While the president continues to speak in superlatives about growth and prosperity, the Maldives is sinking deeper into debt. The International Monetary Fund (IMF) has repeatedly classified the country at high risk of debt distress, warning that public finances are deteriorating, deficits are ballooning, and debt sustainability is collapsing.

But instead of stabilising the economy, the government has doubled down on costly, opaque megaprojects. State-owned enterprises are already drowning in liabilities and are being used as off-balance-sheet borrowing machines to disguise the true scale of national debt. This is not economic management. It is creative accounting bordering on fiscal malpractice.

Meanwhile, diversification initiatives like bunkering and fisheries reforms have produced a fraction of their promised revenue. The gap between projection and reality has become a defining feature of this government: inflated numbers, muted results.

Foreign Policy in a State of Whiplash

Muizzu came to power riding an anti-India wave, promising to “reclaim sovereignty.” What the public received instead was a foreign policy driven by economic desperation. After months of strained diplomatic ties with New Delhi, the government quietly returned to India for financial life-support,  debt rollovers, currency swaps, and a USD 565 million credit line.

Simultaneously, Beijing remains positioned as a crucial partner, exposing the Maldives to geopolitical tug-of-war at a time when economic vulnerability should demand stability, not theatrics.

Far from a strategic recalibration, Muizzu’s foreign policy has become reactive, inconsistent and designed primarily to manage political optics rather than national interest.

Democratic Backsliding Behind Closed Doors

While infrastructure promises stall, the government has succeeded rapidly in one area: restricting democratic freedoms.

The new media regulation law,  universally condemned by journalists, rights groups and international observers,  hands the state unprecedented power to muzzle reporters, shut down outlets, and intimidate critics. It represents one of the most dramatic erosion of press freedom since multiparty democracy began in 2008.

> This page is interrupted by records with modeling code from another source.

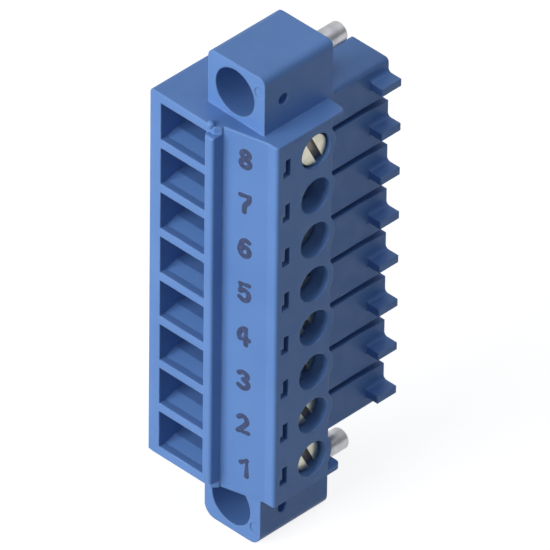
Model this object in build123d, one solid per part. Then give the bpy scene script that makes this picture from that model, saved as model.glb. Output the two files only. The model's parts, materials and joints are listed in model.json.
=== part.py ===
from build123d import *
import math
import os

# A pluggable terminal block: eight poles in a row, box clamps with slotted screws, a plug side with
# eight slotted segments, and a screw flange at each end. All sizes are millimetres.
# Working axes: X runs from the back face to the screw face, Y from the wire face to the plug tip,
# and Z up along the row, from the foot of the lower flange. The finished pieces are moved so that
# the origin lies under the middle of the whole part, on the surface that the lower flange stands on.

# Row of poles
pitch = 3.81
pole_count = 8
end_margin = 2.35          # outer pole axis to the end face of the block, at the back face
end_drafts = [0.0, 1.2]    # degrees that each end face leans in towards the screw face, lower first

# Block: its section across the row
block_thickness = 10.95    # back face to screw face
shoulder_y = 6.72          # wire face to the shoulder behind the screw holes
edge_facet_x = 0.57        # facet on the back edge of the wire face
edge_facet_y = 0.05
upper_back_radius = 0.4    # along the back edge of the upper end face
frame_width = 6.62         # back face to the step beside the wire windows
step_depth = 0.55          # wire face to the near edge of the label face
label_end_y = 1.42         # wire face to the far edge of the label face
label_strip_width = 0.9    # flat strip between the label face and the screw face
label_corner_radius = 0.25
block_edge = 0.06

# Raised bead between the wire windows and the label face
bead_width = 0.85
bead_proud = 0.5
bead_inset = 0.7           # end face of the block to the end of the bead
bead_round = 0.2
end_bevel = 0.42           # bevel on the wire face's edge beyond each end of the bead

# Wire windows
window_low_x = 1.12        # back face to the window
window_width = 4.38
window_height = 3.1
window_lip = 0.6           # depth of the mouth before its ramps
window_ramp = 0.3          # height of the ramp in the floor and the ceiling
window_ramp_end = 1.6      # wire face to the end of the ramps
wire_wall = 3.5            # wire face to the clamp chamber

# Screw holes and screws
screw_axis_y = 5.18        # wire face to the screw axes
screw_hole_diameter = 2.8
screw_boss_radius = 1.89
screw_head_diameter = 2.5
screw_head_height = 0.7
screw_slot_width = 0.5
screw_slot_depth = 0.38
screw_shank_diameter = 2.0
screw_edge = 0.1
# Head below the screw face and slot's angle from the row's line, pole 1 first
screw_depths = [0.6, 0.9, 1.2, 1.15, 1.35, 1.35, 1.5, 0.24]
screw_slot_angles = [27.0, 30.0, 24.0, 33.0, 75.0, 118.0, 48.0, 27.0]

# Test slots beside the screw holes
test_slot_y = 2.22         # wire face to the slot
test_slot_width = 0.52
test_slot_height = 1.5
test_notch_width = 0.24
test_notch_height = 0.55

# Plug side
plug_low_x = 4.55          # back face to the plug
plug_high_x = 8.28
plug_tip_y = 14.92         # wire face to the tip
plug_end_margin = 1.42     # outer pole axis to the end of the plug
plug_corner_radius = 0.35
segment_gap = 0.55
segment_gap_depth = 2.5
rib_height = 1.22
rib_width = 0.6
rib_length = 1.85
rib_root_radius = 0.3
socket_mouth = 1.5         # square opening for the mating pin
socket_mouth_chamfer = 0.25
socket_front_wall = 0.9

# End cheeks beside the outer screw holes
cheek_reach_y = 8.03
cheek_thickness = 0.45
cheek_web = 0.75           # height of the slanted web between the cheek and the outer boss
cheek_corner_radius = 0.45

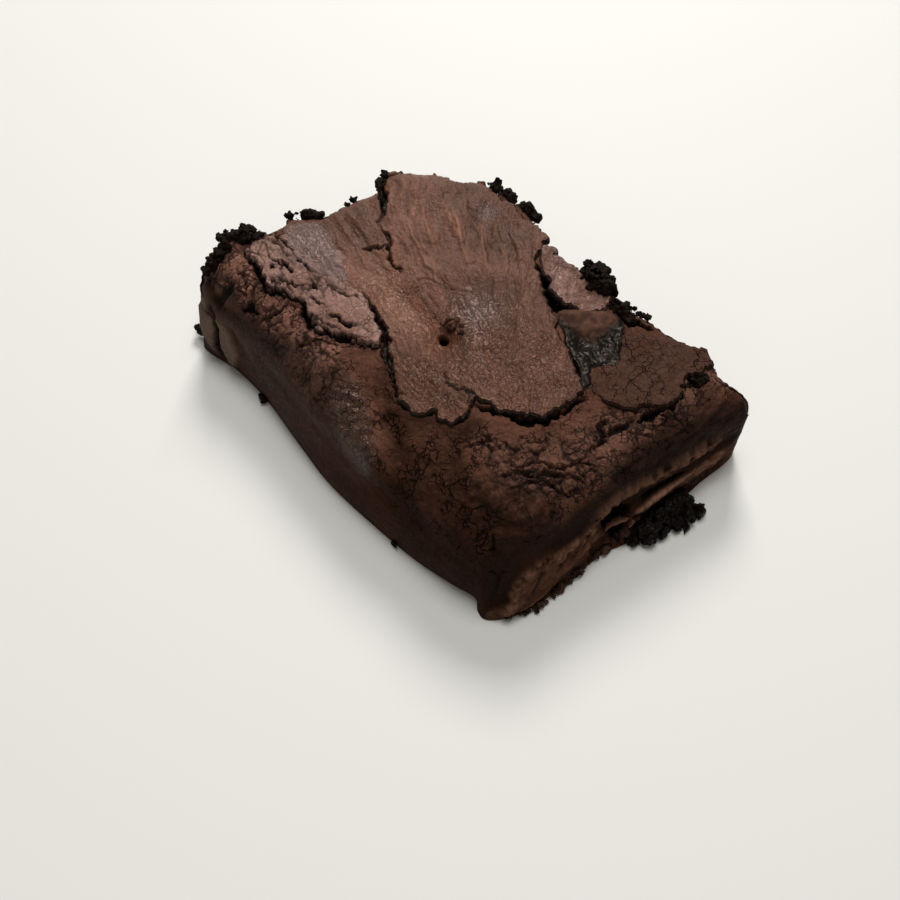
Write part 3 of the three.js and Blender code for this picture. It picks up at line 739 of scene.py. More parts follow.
patchy = 0.5 + 0.5 * layers(X, Y, Z, 6, 3, 0.6)
# Painted shade on the shoulder below the plates and the walls below it: strongest on the right, less low on
# the walls and in the crazed crust
shoulder_shade = 0.9 - 0.25 * smooth((470 - PX) / 40) - 0.3 * smooth((PY - 530) / 30)
shoulder_shade *= (1 - 0.25 * np.clip(rugged, 0, 1)) * (1 - craquelure * smooth((508 - PY) / 40))
# Painted shade: the hollow below the crease, the flap's groove, the crack at the corner, the torn hole and
# the step are painted near-black
hollow_shade = np.maximum.reduce([
    ridge["hollow"], ridge["flap_groove"], line["corner_crack"], zone["torn"], 0.2 * ridge["step"],
])
stripe_tint = between(linear(54, 35, 26), linear(98, 66, 52), 0.55 + 0.6 * striped + 0.4 * rugged)
colour = painted(linear(66, 42, 32), [
    (linear(104, 69, 55), 0.325 + 0.35 * patchy + 0.3 * craquelure * (0.6 + small_kind)),
    (between(BAKED, BAKED_DARK, patchy), tin),
    # Painted light: the band below the crease, partly its own colour and partly painted bounce light
    (BOUNCE_LIT_BAND, 0.9 * band),
    (between(linear(94, 63, 52), linear(146, 102, 85), 0.6 + 0.5 * big_kind), 0.85 * zone["left_lumps"]),
    (CUT, cut),
    # Painted shade: cracks darken the deeper they go, partly the fudge that shows in them and partly painted
    # shade; rim gaps and the pit are painted shade
    (FUDGE_AND_SHADE, cracks / 1.2),
    # The grooves of the crazed crust: dark crack lines, partly painted shade in them
    (FUDGE_AND_SHADE, 0.85 * craquelure * np.clip(1.8 * grooves, 0, 1)),
    # Painted shade in the torn hole of the right side
    (FUDGE_AND_SHADE, 0.9 * torn),
    (CRUST_DARK, cut * 0.25 * (cut_small_kind > 0.4)),
    # Painted shade on the shoulder and the walls below it
    (linear(38, 22, 14), shoulder_shade * zone["shaded_shoulder"]),
    (between(linear(28, 18, 13), linear(60, 41, 33), 0.4 + 0.6 * bark), 0.85 * zone["right_shoulder"]),
    (linear(24, 15, 11), 0.8 * zone["dark_wall"] * (0.75 - 0.35 * np.clip(bark, -1, 1))),
    (linear(26, 16, 11), 0.8 * zone["dark_row"] * np.clip(0.8 - 0.5 * rugged, 0, 1)),
    # Painted sheen: the upper left shoulder and, below, the sheen ridge are painted lighter
    (linear(60, 39, 30), 0.6 * zone["side_shoulder"]),
    (linear(30, 19, 14), 0.7 * zone["left_end"]),
    (linear(72, 50, 42), 0.7 * zone["sheen"]),
    # Painted shade down the upper part of the soft valley of the front shoulder
    (linear(36, 22, 15), 0.6 * ridge["valley"] * smooth((470 - PY) / 30)),
    (linear(36, 23, 17), 0.8 * zone["corner_face"]),
    # The crease ridge is painted lighter: partly its pale torn crust and partly a painted highlight where the
    # ridge catches the light
    (linear(112, 80, 63), 0.85 * np.clip(ridge["crease"] * (0.75 + 0.9 * rugged), 0, 1)),
    # The second fold is painted light brown: partly its paler crust and partly painted light that lifts it
    # out of the shade it lies in
    (linear(142, 104, 84), 0.9 * np.clip(ridge["second_fold"] * (0.9 + 0.6 * rugged), 0, 1)),
    (stripe_tint, 0.85 * zone["stripes"]),
    # The flap is painted pale grey-brown: partly its own paler crust and partly a painted highlight on its
    # satin face
    (linear(104, 87, 76), 0.85 * zone["flap"] * (1 - ridge["flap_groove"])),
    (linear(78, 58, 48), 0.6 * ridge["flap_top"]),
    # Painted shade in the hollows and grooves
    (FUDGE_AND_SHADE, hollow_shade * (1.1 + 0.3 * rugged)),
])
crazed = craquelure + 0.5 * zone["front_cracks"] + 0.6 * shoulder * (0.6 + layers(X, Y, Z, 5, 2))
crackle = np.clip(crazed, 0, 1)
rough = 0.6 - 0.02 * tin - 0.12 * cut + 0.06 * layers(X, Y, Z, 2, 2) - 0.28 * zone["sheen"]


def material(name, grain, bump, stretch=(0.5, 0.5, 0.5), folds=0.0, specular=0.3, crinkle=0.0, shine=0.0):
    """A finish that takes colour and roughness from the mesh. Noise gives its fine grain, in millimetres, its
    crinkles and its folds, which follow the mesh's own flow. Where the mesh says so, it is crazed."""
    m = bpy.data.materials.new(name)
    m.use_nodes = True
    nodes, links = m.node_tree.nodes, m.node_tree.links

    def fill(node, inputs):
        """Set a node's inputs to numbers, or link them to other nodes. Its outputs are returned."""
        for label, value in inputs.items():
            if isinstance(value, bpy.types.NodeSocket):
                links.new(value, node.inputs[label])
            else:
                node.inputs[label].default_value = value
        return node.outputs

    def attribute(label):
        node = nodes.new("ShaderNodeAttribute")
        node.attribute_name = label
        return node.outputs

    def maths(kind, a, b):
        node = nodes.new("ShaderNodeMath")
        node.operation = kind
        return fill(node, {0: a, 1: b})[0]

    def vectors(kind, inputs):
        node = nodes.new("ShaderNodeVectorMath")
        node.operation = kind
        return fill(node, inputs)[0]

    def noise_of(vector, scale, detail, roughness=0.6, twist=0.0, output="Fac"):
        inputs = {"Scale": scale, "Detail": detail, "Roughness": roughness, "Distortion": twist}
        return fill(nodes.new("ShaderNodeTexNoise"), inputs | {"Vector": vector})[output]

    def ramp_of(value, low, high, dark, light):
        inputs = {"Value": value, "From Min": low, "From Max": high, "To Min": dark, "To Max": light}
        return fill(nodes.new("ShaderNodeMapRange"), inputs)["Result"]

    place = nodes.new("ShaderNodeTexCoord").outputs["Object"]
    crackle = attribute("Crackle")["Fac"]
    wrinkled = attribute("Wrinkled")["Fac"]
    fine = noise_of(place, 1000 * grain, 4, 0.65)
    fold = noise_of(vectors("MULTIPLY", {0: attribute("Flow")["Vector"], 1: stretch}), 1, 3, 0.6)
    shift = vectors("MULTIPLY", {0: noise_of(place, 900, 1, 0.5, output="Color"), 1: (CRAZE_SHIFT,) * 3})
    warped = vectors("ADD", {0: place, 1: shift})

    def crack_web(scale, narrow, patches):
        """A net of cracks that is open in patches: the scale of both, and how narrow the cracks are."""
        web = nodes.new("ShaderNodeTexVoronoi")
        web.feature = "DISTANCE_TO_EDGE"
        near = maths("MULTIPLY", fill(web, {"Vector": warped, "Scale": scale})["Distance"], narrow)
        patchy = ramp_of(noise_of(place, patches, 1), 0.38, 0.62, -0.3, 1.0)
        return ramp_of(maths("SUBTRACT", maths("MULTIPLY", crackle, patchy), near), 0.0, 0.4, 0.0, 1.0)

    # Colour and gloss
    open_crack = maths("MAXIMUM", crack_web(760, 9.0, 330), crack_web(330, 13.0, 210))
    folded = ramp_of(fold, 0.3, 0.7, 1 - 0.5 * folds, 1 + 0.5 * folds)
    shade = maths("MULTIPLY", ramp_of(fine, 0.3, 0.7, 0.74, 1.26), folded)
    shade = maths("MULTIPLY", shade, maths("SUBTRACT", 1.0, maths("MULTIPLY", open_crack, 0.75)))
    gloss = maths("ADD", attribute("Finish")["Fac"], ramp_of(fine, 0.3, 0.7, 0.07, -0.07))

    # Bump
    pucker = noise_of(place, 1000 * grain / 2.6, 2, 0.55)
    worm = noise_of(place, 620, 1, 0.5, 2.0)
    worm_ridge = ramp_of(maths("ABSOLUTE", maths("SUBTRACT", worm, 0.5), 0.0), 0.0, 0.09, 1.0, 0.0)
    height = maths("ADD", maths("MULTIPLY", fine, 0.3), maths("MULTIPLY", fold, folds))
    height = maths("ADD", height, maths("MULTIPLY", pucker, 0.7))
    height = maths("SUBTRACT", height, maths("MULTIPLY", open_crack, 0.8))
    height = maths("ADD", height, maths("MULTIPLY", maths("MULTIPLY", worm_ridge, wrinkled), crinkle))
    bumps = fill(nodes.new("ShaderNodeBump"), {"Strength": bump, "Distance": BUMP_HEIGHT, "Height": height})

    fill(nodes["Principled BSDF"], {
        "Base Color": vectors("SCALE", {0: attribute("Tint")["Color"], "Scale": shade}),
        "Roughness": gloss,
        "Specular IOR Level": ramp_of(wrinkled, 0.0, 1.0, specular, specular + shine),
        "Specular Tint": (1.0, 0.8, 0.68, 1),
        "Normal": bumps["Normal"],
    })
    return m


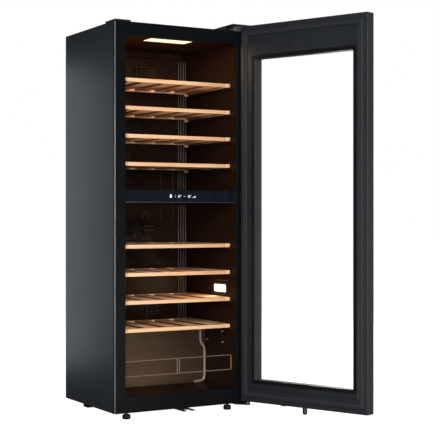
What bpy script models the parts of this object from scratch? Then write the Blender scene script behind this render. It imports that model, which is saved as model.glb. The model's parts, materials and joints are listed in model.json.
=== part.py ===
"""A tall, slim wine cooler with two temperature zones, its glass door standing open.

Metres, +Z up. The front faces -Y, and the door hinges on the right-hand side. Every piece is placed in
"cabinet coordinates": x from the cabinet's middle, y back from its front plane, z up from the floor.
The door's pieces are placed as they sit on the closed door, and its pivot then swings them open.
The last step slides the whole machine so that the middle of its footprint is at the origin.
"""

import math

import bmesh
import bpy
from mathutils import Matrix, Vector

# Driving sizes of the cabinet
CABINET_WIDTH = 0.480
CABINET_DEPTH = 0.394
CABINET_HEIGHT = 1.230
LEG = 0.023
GAP = 0.0003  # left between pieces that touch

SHEET = 0.001
SHEET_BEND = 0.0022  # outer radius of the folded top edges
PAN = 0.0012
CARRIER = 0.0022  # plate under the compressor
LINER_WALL = 0.002
SIDE_WALL = 0.038  # outside of the cabinet to the inside of the liner
TOP_WALL = 0.040
FLOOR_WALL = 0.045
BACK_WALL = 0.031
FRAME_DEPTH = 0.012
FRAME_LAP = 0.001  # how far the frame stops short of the liner at the sides
FRAME_TOP_LAP = 0.003
FRAME_BOTTOM_LAP = 0.006
OPENING_RADIUS = 0.010
FRAME_EDGE = 0.0010  # rounding of the front frame's and the door frame's edges

# Compressor bay and the hump that covers it
HUMP_DEPTH = 0.182  # from its face to the cabinet's back
HUMP_TOP = 0.238  # its height above the cabinet's underside
HUMP_FOAM = 0.032

# Zones and shelves, heights above the cabinet's underside
PARTITION_TOP = 0.702
PARTITION_HEIGHT = 0.039
UPPER_HEADROOM = 0.1315  # from the ceiling down to the top shelf
LOWER_HEADROOM = 0.1355  # from the partition down to the shelf under it
HUMP_ROOM = 0.0219  # from the hump up to the top of the lowest shelf
SHELVES_PER_ZONE = 4
SHELF_FRONT = 0.035
SHELF_SPACE = 0.016  # from a shelf back to the air duct
SHELF_CLEARANCE = 0.004
SHELF_THICK = 0.0123
SHELF_STRIP = 0.018
SHELF_RAIL = 0.020
SLAT_GAP = 0.026
SLAT_THICK = 0.008
SLATS = 5
RUNNER_REACH = 0.012
RUNNER_HEIGHT = 0.007
RUNNER_START = 0.008  # behind the front frame
PANEL_FRONT = 0.014
PANEL_DEPTH = 0.008
PANEL_GLASS_THICK = 0.002

# Air ducts on the back wall
DUCT_DEPTH = 0.026
DUCT_WALL = 0.002
DUCT_SIDE = 0.006
FAN_RADIUS = 0.036
FAN_DEPTH = 0.006
BLADES = 7
FAN_X = 0.0
LOWER_FAN_DROP = 0.0875  # from the lower duct's top to its fan's axis
GRILLE_PITCH = 0.010
GRILLE_SLOT = 0.006
VENT_LENGTH = 0.060
VENT_SLOT = 0.004
VENT_PITCH = 0.009
RIBS = 4
RIB_PITCH = 0.0095
RIB_WIDTH = 0.0036
RIB_RISE = 0.003
LINTEL_HEIGHT = 0.021
EVAPORATOR_SIDE = 0.052  # from the liner's wall
EVAPORATOR_RAISE = 0.020  # above the duct's lower edge
EVAPORATOR_DROP = 0.060  # below the fan's axis
FIN_COUNT = 16
FIN_THICK = 0.0022
FIN_ROOT = 0.003

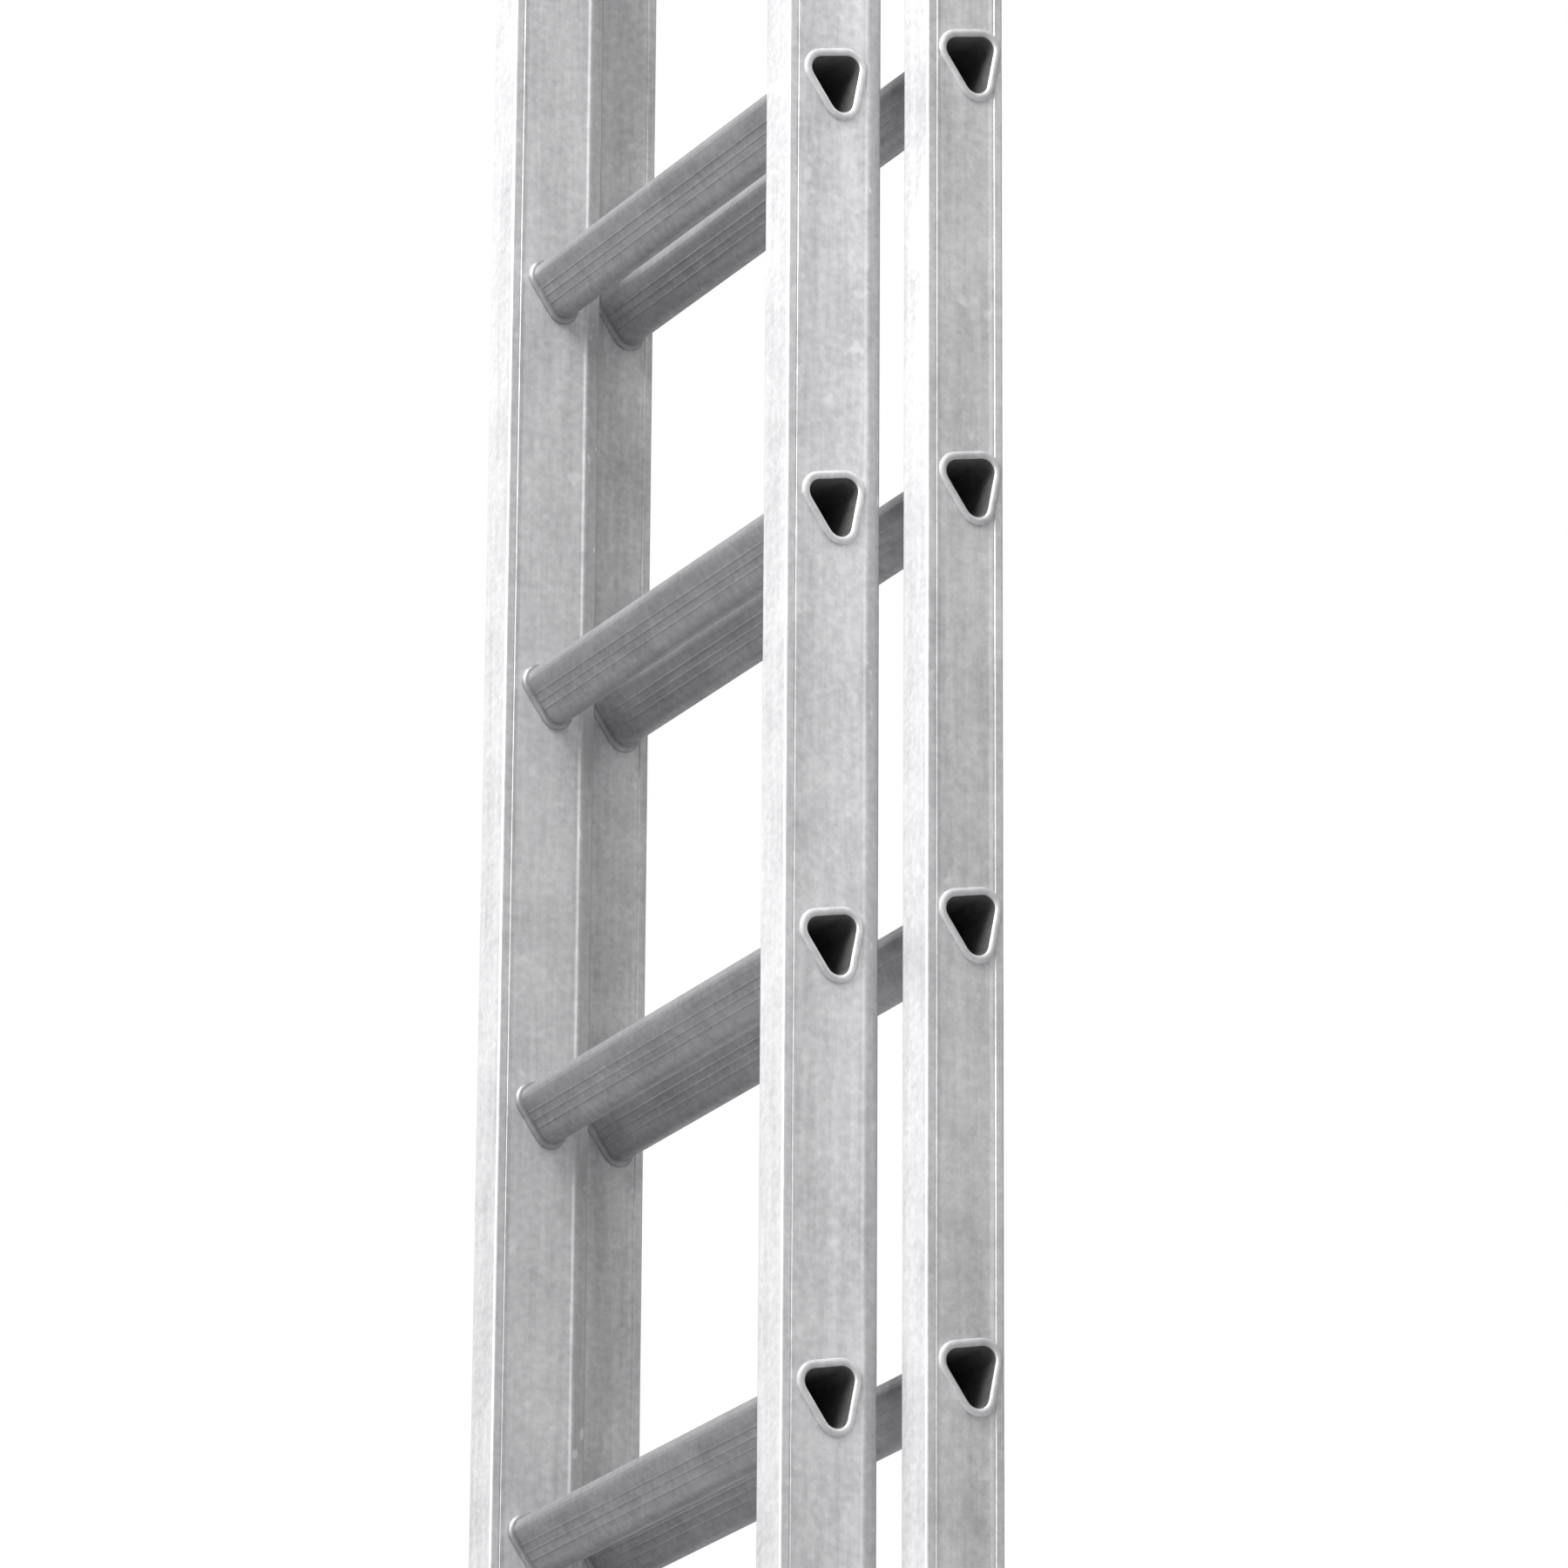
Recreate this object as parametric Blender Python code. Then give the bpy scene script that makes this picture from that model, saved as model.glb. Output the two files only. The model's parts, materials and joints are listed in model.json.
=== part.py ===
"""Two-section push-up extension ladder: a wide base section behind, a narrow fly section in front.

Metres, +Z up, rungs along X. The climber faces +Y, so right is +X. The origin lies on the floor,
under the middle of the closed ladder. Each rung passes through both of its stiles and ends in a
swaged collar. The fly slides up the base in guide straps, and two swinging hooks hang it on a rung.
"""

from math import acos, atan2, cos, radians, sin

import bmesh
import bpy
from mathutils import Matrix, Vector

# Driving dimensions
RUNG_COUNT = 12
RUNG_SPACING = 0.280
FIRST_RUNG_Z = 0.150
BASE_RUNG_LIFT = 0.0115
FLY_WIDTH = 0.404
BASE_WIDTH = 0.490
STILE_THICKNESS = 0.030
STILE_WALL = 0.0018
FLY_DEPTH = 0.065
BASE_DEPTH = 0.053
SECTION_GAP = 0.008
TOP_MARGIN = 0.125
FIT = 0.0003
CUT_OVERSHOOT = 0.010

# Rung section: three corner rounds in the YZ plane, each (y, z, radius), counter-clockwise
RUNG_CORNERS = ((0.0035, -0.0135, 0.0085), (0.0085, 0.0100, 0.0080), (-0.0090, 0.0050, 0.0090))
RUNG_WALL = 0.0020
COLLAR_SPREAD = 0.0045
COLLAR_THICKNESS = 0.0015
BASE_RUNG_SETBACK = 0.0035

# Feet, caps and guide straps
SOLE_THICKNESS = 0.008
SHOE_HEIGHT = 0.050
SHOE_WALL = 0.003
GROOVE_WIDTH = 0.004
GROOVE_DEPTH = 0.0025
GROOVE_SHARES = (0.3, 0.7)
SHOE_RIVET_Z = 0.030
CAP_PLATE = 0.004
CAP_OVERHANG = 0.0015
CAP_PLUG = 0.020
STRAP_THICKNESS = 0.003
STRAP_HEIGHT = 0.058
SLIDE_CLEARANCE = 0.0015
COLLAR_CLEARANCE = 0.0028
LIP_LENGTH = 0.021
FLANGE_SETBACK = 0.002
FLANGE_EDGE = 0.008
BASE_STRAP_RISE = 0.040
FLY_STRAP_RISE = 0.010
BASE_STRAP_RIVETS = (0.014, 0.044)
FLY_STRAP_RIVETS = (0.020, 0.049)

# Swinging hooks
HOOK_THICKNESS = 0.006
HOOK_PIVOT_Y = -0.020
HOOK_PIVOT_RISE = 0.062
HOOK_BOSS_RADIUS = 0.015
HOOK_RIM = 0.009
HOOK_CLEARANCE = 0.0008
HOOK_TIP_LENGTH = 0.010
HOOK_SWING = radians(142)
PIVOT_RADIUS = 0.005
STOP_OFFSET = Vector((-0.0178, 0.030))

# Fasteners
BOLT_HEAD_RADIUS = 0.0088
BOLT_CHAMFER = 0.0008
BOLT_HEAD_HEIGHT = 0.0064
NUT_HEIGHT = 0.0077
STOP_RADIUS = 0.004
STOP_HEIGHT = 0.008
STOP_SHANK_RADIUS = 0.0025
STOP_SHANK_LENGTH = 0.004
STOP_HOLE_DEPTH = 0.003
RIVET_RADIUS = 0.0024
RIVET_HEAD = 0.0058
RIVET_RISE = 0.0024
RIVET_GRIP = 0.004
RIVET_TAIL = 0.002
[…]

During the protests held against the Media Control Bill. Photo: Viraasee
During the protests held against the Media Control Bill. Photo: Viraasee

Add to that growing politicisation of state institutions, increased pre-trial detentions, shrinking space for dissent, and selective transparency on major deals. The pattern is unmistakable: a government building physical islands while dismantling democratic ones.

Social Stability Is Fraying - Not Strengthening

Behind the grand announcements lies a nation struggling with rising drug use, escalating youth crime, overcrowded prisons, and deepening cost-of-living pressures. Despite high-profile anti-drug raids and tough rhetoric, overdose cases continue to rise and communities feel increasingly unsafe.

Meanwhile, the administration’s answer to social fragility has leaned heavily on surveillance, enforcement, and punishment,  not on prevention, opportunity or systemic reform.

Two Years In: A Government Already Out of Excuses

At the midpoint of his presidency, Muizzu can no longer blame predecessors, process delays, or “upcoming phases.” Two years is long enough to reveal the character and competence of any administration and this one is showing neither.

President Muizzu in PNC rally. Photo: Viraasee
President Muizzu in PNC rally. Photo: Viraasee

What emerges from an investigation of these past 24 months is a presidency defined by:

  • outsized promises with undersized delivery

  • infrastructure fantasies with no fiscal grounding

  • a tightening grip on media and democratic institutions

  • rising debt masked by opaque financing structures

  • and a foreign policy shaped more by necessity than vision

Muizzu promised to change Maldives forever. Two years on, he has but not in the way he intended. The country is now more indebted, more uncertain, more restricted and more vulnerable than when he took office.

Unless this administration confronts reality, not its own propaganda, the next two years may bring consequences far more severe than stalled projects and broken promises. They may bring a full-blown national crisis.